The Electricity Substation meets the criteria of special architectural or historic interest for the following reasons:
Architectural interest
Design
The Flemington Street substation was designed to house large rotary AC/DC converter machinery (no longer extant). These converters were serviced using an integral overhead travelling crane system which still survives inside the substation building, adding to the functional design interest of the building.
The round-arched brick detailing of the principal (north) elevation derives directly from the paired-back Classical design of Glasgow's first full-scale electricity power station (built at Port Dundas in 1898, converted to supply alternating current in 1904, demolished 1987). The Port Dundas station was designed by Glasgow industrial architect Andrew Myles (1842-1905) for the Corporation Electricity Department.
Several substations constructed by the Glasgow Corporation architects' during the interwar period have bespoke designs to suit their inter-urban setting.
The design similarities between the Flemington Street substation and its 'parent' power station at Port Dundas mark it out as a subsidiary building associated with the early roll-out of Glasgow's municipal electricity supply during the first decade of the 1900s.
Setting
The Flemington Street substation is located between Ringford Street and the former offices of the North British Locomotive Company (Flemington House, LB33612). The Springburn campus of Glasgow Kelvin College is opposite, occupying the site of the former Hyde Park Locomotive Works.

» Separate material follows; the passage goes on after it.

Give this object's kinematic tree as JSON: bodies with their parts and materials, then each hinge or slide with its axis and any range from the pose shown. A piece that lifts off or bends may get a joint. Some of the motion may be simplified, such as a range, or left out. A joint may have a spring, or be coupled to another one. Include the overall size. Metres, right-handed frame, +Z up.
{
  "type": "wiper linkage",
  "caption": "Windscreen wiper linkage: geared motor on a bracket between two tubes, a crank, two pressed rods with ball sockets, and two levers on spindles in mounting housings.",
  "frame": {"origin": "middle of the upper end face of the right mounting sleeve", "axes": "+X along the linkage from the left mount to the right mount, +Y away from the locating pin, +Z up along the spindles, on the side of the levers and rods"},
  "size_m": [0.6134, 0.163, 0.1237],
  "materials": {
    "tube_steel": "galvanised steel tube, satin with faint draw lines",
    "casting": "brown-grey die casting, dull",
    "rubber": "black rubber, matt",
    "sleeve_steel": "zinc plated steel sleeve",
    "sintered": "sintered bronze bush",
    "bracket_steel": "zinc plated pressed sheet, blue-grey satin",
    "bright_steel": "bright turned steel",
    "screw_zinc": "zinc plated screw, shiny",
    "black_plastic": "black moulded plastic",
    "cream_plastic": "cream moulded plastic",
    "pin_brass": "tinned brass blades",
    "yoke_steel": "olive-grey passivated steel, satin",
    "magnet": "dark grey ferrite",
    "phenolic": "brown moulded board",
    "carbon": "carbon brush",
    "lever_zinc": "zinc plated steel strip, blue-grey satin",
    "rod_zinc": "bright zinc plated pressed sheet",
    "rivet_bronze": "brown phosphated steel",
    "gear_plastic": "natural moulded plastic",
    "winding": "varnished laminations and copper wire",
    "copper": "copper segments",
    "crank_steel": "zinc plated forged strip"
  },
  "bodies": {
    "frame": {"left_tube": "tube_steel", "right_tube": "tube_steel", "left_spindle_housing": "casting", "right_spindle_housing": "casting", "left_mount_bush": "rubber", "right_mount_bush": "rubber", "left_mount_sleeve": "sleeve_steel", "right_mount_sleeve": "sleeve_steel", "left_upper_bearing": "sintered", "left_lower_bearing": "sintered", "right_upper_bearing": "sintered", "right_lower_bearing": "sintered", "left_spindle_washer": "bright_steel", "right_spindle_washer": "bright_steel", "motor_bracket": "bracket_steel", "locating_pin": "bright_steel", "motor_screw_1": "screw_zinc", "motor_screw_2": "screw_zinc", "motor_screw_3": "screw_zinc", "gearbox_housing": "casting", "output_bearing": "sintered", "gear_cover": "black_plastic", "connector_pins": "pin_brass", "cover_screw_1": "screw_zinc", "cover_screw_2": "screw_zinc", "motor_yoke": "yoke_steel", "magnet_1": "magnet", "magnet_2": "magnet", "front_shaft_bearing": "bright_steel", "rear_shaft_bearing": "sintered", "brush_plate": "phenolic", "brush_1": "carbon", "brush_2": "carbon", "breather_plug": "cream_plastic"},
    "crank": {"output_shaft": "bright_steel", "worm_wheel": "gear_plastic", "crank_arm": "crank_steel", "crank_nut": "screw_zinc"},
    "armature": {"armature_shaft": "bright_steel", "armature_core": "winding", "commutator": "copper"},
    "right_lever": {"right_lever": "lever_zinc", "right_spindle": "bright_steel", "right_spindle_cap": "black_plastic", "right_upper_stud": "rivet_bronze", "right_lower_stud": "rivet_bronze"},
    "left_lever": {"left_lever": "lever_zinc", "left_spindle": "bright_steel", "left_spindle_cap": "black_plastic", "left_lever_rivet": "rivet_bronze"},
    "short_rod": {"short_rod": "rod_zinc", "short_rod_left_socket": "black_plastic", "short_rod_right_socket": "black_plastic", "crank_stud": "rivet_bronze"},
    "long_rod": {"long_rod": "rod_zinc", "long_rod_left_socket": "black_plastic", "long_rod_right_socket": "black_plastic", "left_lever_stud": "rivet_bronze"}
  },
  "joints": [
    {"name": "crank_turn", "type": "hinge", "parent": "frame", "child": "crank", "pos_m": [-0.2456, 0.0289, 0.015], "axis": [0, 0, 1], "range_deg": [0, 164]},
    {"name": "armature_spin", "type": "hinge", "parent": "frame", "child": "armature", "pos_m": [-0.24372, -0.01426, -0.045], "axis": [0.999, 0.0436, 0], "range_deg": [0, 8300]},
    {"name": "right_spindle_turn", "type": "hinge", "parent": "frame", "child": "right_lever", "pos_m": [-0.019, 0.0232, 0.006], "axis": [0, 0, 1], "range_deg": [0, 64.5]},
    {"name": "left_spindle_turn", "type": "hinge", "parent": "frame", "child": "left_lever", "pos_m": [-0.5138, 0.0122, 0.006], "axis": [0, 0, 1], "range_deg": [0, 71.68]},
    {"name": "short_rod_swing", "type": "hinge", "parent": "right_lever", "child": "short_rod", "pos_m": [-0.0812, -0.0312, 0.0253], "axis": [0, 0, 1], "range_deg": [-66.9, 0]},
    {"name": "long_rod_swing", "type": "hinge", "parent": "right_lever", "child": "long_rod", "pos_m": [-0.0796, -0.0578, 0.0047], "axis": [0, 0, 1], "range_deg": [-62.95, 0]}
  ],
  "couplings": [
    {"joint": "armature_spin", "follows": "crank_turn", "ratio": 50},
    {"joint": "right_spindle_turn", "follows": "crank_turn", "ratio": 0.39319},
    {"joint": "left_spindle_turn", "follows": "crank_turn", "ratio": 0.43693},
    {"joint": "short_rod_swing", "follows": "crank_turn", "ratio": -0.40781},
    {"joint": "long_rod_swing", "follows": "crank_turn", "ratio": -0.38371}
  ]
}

Dominated by the railway industry in the 19th century (Ordnance Survey Map, 1892), the Springburn area of Glasgow was transformed during the late 20th century, with the demolition of more than two thirds of its industrial buildings.
While much of the surrounding industrial setting has changed, the substation building retains an urban setting. The presence of an early substation here, alongside the former locomotive industry headquarters, is an important survival of Springburn's industrial past (see Social Historical Interest).
Historic interest
Age and rarity
Glasgow was among the first cities in the UK to use an alternating current for its municipal supply. The first wave of AC/DC converter substations, built by the newly formed Glasgow Corporation Electricity Department between 1905 and 1914, were integral to the expansion of Glasgow's electrification programme.

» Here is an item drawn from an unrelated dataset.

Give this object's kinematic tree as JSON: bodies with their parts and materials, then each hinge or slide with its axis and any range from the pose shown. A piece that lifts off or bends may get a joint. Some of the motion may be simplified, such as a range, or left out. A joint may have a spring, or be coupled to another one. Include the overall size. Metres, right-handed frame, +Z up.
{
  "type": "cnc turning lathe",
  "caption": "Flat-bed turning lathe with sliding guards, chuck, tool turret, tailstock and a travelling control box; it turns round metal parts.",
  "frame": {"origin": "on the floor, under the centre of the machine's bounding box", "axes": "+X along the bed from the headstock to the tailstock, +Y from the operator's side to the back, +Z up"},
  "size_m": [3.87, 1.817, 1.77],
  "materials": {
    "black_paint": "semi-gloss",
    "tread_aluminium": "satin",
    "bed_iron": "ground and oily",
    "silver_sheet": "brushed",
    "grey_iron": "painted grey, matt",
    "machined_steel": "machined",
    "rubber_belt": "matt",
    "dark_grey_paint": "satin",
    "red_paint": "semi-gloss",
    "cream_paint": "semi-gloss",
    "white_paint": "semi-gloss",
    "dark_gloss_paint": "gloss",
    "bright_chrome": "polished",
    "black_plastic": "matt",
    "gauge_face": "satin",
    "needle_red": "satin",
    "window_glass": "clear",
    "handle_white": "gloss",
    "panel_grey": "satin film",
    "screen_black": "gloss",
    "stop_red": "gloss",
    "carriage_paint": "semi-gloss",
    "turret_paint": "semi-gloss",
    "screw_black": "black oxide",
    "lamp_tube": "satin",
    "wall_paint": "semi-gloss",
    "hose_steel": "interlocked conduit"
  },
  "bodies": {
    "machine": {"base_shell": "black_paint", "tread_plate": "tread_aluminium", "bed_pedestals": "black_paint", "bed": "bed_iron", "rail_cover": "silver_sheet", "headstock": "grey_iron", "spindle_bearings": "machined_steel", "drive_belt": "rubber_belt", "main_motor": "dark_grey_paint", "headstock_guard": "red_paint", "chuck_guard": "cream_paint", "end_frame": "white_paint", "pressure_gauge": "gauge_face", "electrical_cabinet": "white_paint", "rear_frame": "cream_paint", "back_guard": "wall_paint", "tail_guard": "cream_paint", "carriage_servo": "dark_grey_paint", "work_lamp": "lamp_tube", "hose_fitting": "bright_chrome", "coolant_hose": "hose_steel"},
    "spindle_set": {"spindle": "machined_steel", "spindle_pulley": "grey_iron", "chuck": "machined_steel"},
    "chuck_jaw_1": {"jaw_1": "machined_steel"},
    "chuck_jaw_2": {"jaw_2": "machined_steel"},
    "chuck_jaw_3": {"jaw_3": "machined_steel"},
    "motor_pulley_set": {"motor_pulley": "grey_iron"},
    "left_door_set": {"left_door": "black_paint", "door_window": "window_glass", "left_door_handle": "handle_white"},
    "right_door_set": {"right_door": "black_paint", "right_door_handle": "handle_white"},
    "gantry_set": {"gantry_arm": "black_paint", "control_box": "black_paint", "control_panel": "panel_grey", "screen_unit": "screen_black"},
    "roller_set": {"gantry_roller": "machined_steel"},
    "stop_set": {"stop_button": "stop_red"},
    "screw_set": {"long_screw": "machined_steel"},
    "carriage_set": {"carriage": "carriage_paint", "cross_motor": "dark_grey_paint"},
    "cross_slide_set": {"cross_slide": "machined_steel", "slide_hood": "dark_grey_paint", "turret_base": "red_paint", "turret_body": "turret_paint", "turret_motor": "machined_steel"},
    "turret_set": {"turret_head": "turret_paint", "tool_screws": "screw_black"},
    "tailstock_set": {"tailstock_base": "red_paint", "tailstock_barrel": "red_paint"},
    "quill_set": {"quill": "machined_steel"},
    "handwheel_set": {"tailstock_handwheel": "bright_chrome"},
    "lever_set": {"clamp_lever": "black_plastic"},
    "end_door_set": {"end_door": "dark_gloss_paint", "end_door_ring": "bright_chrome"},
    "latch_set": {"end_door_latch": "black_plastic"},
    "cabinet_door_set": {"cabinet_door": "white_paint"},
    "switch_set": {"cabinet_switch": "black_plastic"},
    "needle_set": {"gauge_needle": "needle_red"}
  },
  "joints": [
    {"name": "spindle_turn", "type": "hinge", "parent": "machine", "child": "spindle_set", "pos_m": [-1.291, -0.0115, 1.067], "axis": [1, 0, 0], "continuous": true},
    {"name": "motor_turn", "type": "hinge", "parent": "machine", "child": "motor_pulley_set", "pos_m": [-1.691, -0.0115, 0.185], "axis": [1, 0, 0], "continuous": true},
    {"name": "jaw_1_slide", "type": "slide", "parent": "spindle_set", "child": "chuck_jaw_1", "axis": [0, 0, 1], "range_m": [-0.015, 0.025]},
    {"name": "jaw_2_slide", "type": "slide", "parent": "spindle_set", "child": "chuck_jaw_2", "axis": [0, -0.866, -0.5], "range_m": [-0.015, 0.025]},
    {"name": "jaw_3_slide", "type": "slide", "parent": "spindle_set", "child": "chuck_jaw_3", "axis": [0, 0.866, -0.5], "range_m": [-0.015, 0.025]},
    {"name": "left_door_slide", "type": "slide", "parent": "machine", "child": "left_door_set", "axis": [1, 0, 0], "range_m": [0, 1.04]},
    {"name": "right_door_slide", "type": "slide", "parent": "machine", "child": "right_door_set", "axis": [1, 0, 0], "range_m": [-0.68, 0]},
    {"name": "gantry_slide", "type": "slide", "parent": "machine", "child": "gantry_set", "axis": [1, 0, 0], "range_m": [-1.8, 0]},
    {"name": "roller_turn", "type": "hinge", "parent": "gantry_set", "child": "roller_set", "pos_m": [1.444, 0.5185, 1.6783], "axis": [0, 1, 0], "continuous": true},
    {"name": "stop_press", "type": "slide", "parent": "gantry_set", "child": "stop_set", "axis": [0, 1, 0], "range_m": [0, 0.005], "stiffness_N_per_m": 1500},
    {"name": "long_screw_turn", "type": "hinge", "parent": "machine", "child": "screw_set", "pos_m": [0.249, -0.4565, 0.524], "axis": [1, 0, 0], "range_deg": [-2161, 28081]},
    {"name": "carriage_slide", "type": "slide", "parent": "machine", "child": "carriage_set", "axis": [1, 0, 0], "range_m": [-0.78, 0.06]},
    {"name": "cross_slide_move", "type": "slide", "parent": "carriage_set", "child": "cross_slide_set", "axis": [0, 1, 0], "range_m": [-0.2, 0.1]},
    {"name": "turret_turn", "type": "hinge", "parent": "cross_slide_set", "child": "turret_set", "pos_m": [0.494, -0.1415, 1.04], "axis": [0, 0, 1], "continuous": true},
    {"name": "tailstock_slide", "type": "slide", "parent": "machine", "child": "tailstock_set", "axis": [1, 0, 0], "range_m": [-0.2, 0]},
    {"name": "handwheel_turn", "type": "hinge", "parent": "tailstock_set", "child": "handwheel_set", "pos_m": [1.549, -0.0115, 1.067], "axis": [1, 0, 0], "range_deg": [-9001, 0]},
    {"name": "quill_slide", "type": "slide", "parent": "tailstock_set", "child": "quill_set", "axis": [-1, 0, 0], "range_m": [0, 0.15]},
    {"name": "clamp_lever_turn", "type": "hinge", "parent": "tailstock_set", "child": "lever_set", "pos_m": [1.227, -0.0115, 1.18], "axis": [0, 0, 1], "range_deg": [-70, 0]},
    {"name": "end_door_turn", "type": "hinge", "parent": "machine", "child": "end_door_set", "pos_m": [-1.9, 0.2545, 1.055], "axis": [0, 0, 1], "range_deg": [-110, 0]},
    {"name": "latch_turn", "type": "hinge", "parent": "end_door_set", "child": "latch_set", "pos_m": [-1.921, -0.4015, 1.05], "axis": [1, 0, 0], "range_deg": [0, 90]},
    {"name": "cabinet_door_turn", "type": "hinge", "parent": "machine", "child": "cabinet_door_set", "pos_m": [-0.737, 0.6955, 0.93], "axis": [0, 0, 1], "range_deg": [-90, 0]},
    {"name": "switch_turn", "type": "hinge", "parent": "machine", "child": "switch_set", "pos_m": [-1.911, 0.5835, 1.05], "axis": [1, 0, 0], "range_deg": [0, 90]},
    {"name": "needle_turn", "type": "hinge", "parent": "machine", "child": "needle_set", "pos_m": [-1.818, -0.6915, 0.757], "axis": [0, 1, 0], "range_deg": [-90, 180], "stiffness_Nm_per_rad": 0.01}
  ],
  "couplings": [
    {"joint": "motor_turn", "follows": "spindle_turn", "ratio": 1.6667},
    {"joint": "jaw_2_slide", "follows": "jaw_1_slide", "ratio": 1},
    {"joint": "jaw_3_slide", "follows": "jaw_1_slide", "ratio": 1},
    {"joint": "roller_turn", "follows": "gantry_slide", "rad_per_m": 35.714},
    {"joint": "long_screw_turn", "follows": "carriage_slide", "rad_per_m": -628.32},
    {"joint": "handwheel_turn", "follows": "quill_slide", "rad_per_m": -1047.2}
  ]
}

Electrical substations are a common element of our energy infrastructure, with demand for electricity broadly doubling every ten years in Britain since 1900. Many early substation buildings have been replaced with units of a more compact design due to technological advances.
Few large-scale substations dating from the first decade of the 20th century survive in Scotland.
A 1908 substation at Ellangowan Road, Glasgow is listed at category B (LB33922). It's villa-like style is designed to harmonise with the surrounding residential area.
Other early substations designed for the Glasgow Corporation between 1905 and 1914 using stylistic motifs drawn from the Port Dundas Power Station of 1898 have been demolished, including examples at Cathedral Street (1905) and Osborne Street (1912).
The Flemington Street substation is among the oldest examples in the country that is still in use as a substation (2024).
Social historical interest
Social historical interest is the way a building contributes to our understanding of how people lived in the past, and how our social and economic history is shown in a building and/or in its setting. We will consider if this interest is special in the context of the building type, its style or construction, or its period.
The Springburn area of Glasgow became a world leader in railway interests during the 19th century, with a 25% share of global locomotive manufacturing by 1900. This provided the economic base for the growing community, with much tenement housing in Springburn constructed specifically for the thousands of workers employed by the locomotive industry.
The Hyde Park Locomotive Works in Springburn had its own private electricity power supply by 1901, with a generating capacity equivalent to about one third of the Glasgow Corporation's capacity at that time (The Engineer, 1901). Three of the largest locomotive manufacturing works in the Springburn area merged in 1903 to form the North British Railway Company.
The 1906 substation at Flemington Street is linked to industrial and infrastructural expansion at a time when Springburn was a global centre of locomotive manufacturing. The substation helped power Springburn's contribution to national industry around the time of the North British Railway Company merger.
Demand for electricity saw the city supplying 50,000 domestic consumers by 1914. Early municipal substations evidence the beginning of the modern era of electricity generation and distribution. The 1906-18 substation at Flemington Street contributes to our understanding of the roll-out of municipal electricity in Glasgow.
Statutory address, category of listing changed from A to C and listed building record revised in 2024. The Electricity Substation was previously listed at category A with Flemington House (LB33612) as '110-136 (Even Nos) Flemington Street, Former Springburn College Including Range to East.